Hoje, mulher jovem fala nas redes sociais pedindo que os militares voltem, que o povo os cha­me. Triste é ignorar os livros da história, os documentários, os depoimentos. Triste é não saber que a democracia é uma criação sem fim, exigente de trabalho continuado. Triste é apresentar, como original, o que é velho, tal como essa onda moralista, que teve antes a vassoura do messias Jânio, que teve o messias Collor antes, que teve campanha pela “Ética na Politica” antes, que teve a morte de Getúlio, que teve o golpe contra Jango (que pesquisa contemporânea ao golpe, só revelada re­centemente, mostrava a aprovação popular do seu governo).

A Constituição de 88 foi erguida sob a consciência de que a institucionalidade da ditadura, com suas variantes de cores, desde 1964, deveria ser revogada.
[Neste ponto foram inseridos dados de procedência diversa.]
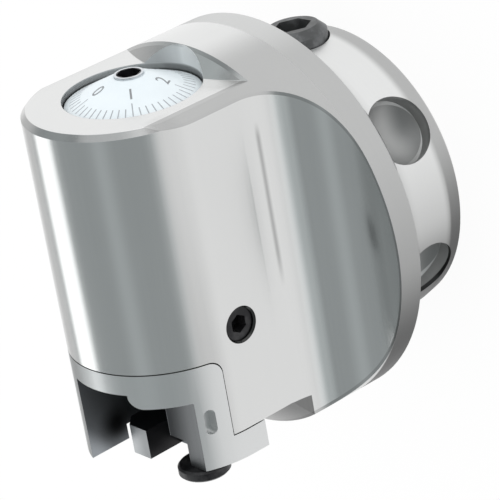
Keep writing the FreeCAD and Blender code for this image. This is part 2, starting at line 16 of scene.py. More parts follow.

Os Magistrados de hoje merecem, sim, respeito, desde que se contenha a vaidade e a impulsão do ativismo judicial, que acaba conflitando com os Poderes da República. Desde que a prova seja prova provada, sem o disfarce de sua obten­ção por prisões temporárias sem fim.

A normalidade democrática não deve transigir com o malfeito do malfeitor, mas quem o com­bate não pode se igualar a ele, em nome da lei. A maternidade ideológica do horror, traz a pergun­ta, que serve de alerta aos togados e não togados. “Que teríamos feito sem os juristas alemães?”, pergunta Adolfo Hitler, na frase que encima o artigo sob o título “VAMOS COMEMORAR UM TRIBUNAL QUE JULGA DE ACORDO COM A OPINIÃO PÚBLICA”, de Rubens Casara, juiz de Direito e professor universitário, no importante livro “Brasil em Fúria”, escrito com outros não menos brilhantes que ele.

Também o esperma de Hitler, que se fez e que se faz vírus na criatura, estimula o espetáculo, a exibição, o palco, o desrespeito estonteante à dignidade da pessoa, em nome do moralismo, cuja onda “…já respondeu por nomes como macarthismo, inquisição ou fascismo…”. “Quem é contra pode ganhar no peito uma estrela de David, como as que distinguiam judeus sob o nazismo” (“Vi­garistas do bem”, Marcio Chaer, Folha de São Paulo, 02/10/2017).

No Brasil, esse moralismo espetaculoso paralisou a economia, um sucesso do esperma de Hi­tler, que se fez e que se faz vírus na criatura, e que pode se ancorar na lição do mestre do horror, porque, desde 1923, “lançou mão de uma tática que consistia em usar alternativamente a propa­ganda e a ameaça”. Talvez seja por isso que “ninguém quer tirar fotografia com o Brasil”, como disse recentemente o diplomata Ricupero.

Para os contaminados por esse vírus, decorrente da distribuição gratuita do esperma de Adolfo Hitler, tem uma lição horrenda, lapidarmente ministrada por ele. Ele disse, no auge da Segun­da Guerra, à luz da sua máquina de destruição fugazmente vitoriosa: “Estou com a consciência tranquila”, e na sua pedagogia patológica expôs o grau de sua maldade: “Um ser bebe o sangue de outro. Enquanto um morre, o outro se alimenta”, “É preciso não ficar por aí dizendo tolice, falando de humanidade” (in Hitler de Joachim Fast”).

Hitler, atualmente, não se decepcionaria com a sua linhagem. Felizmente, ele se suicidou, se­guindo seu próprio conselho de papa do ódio.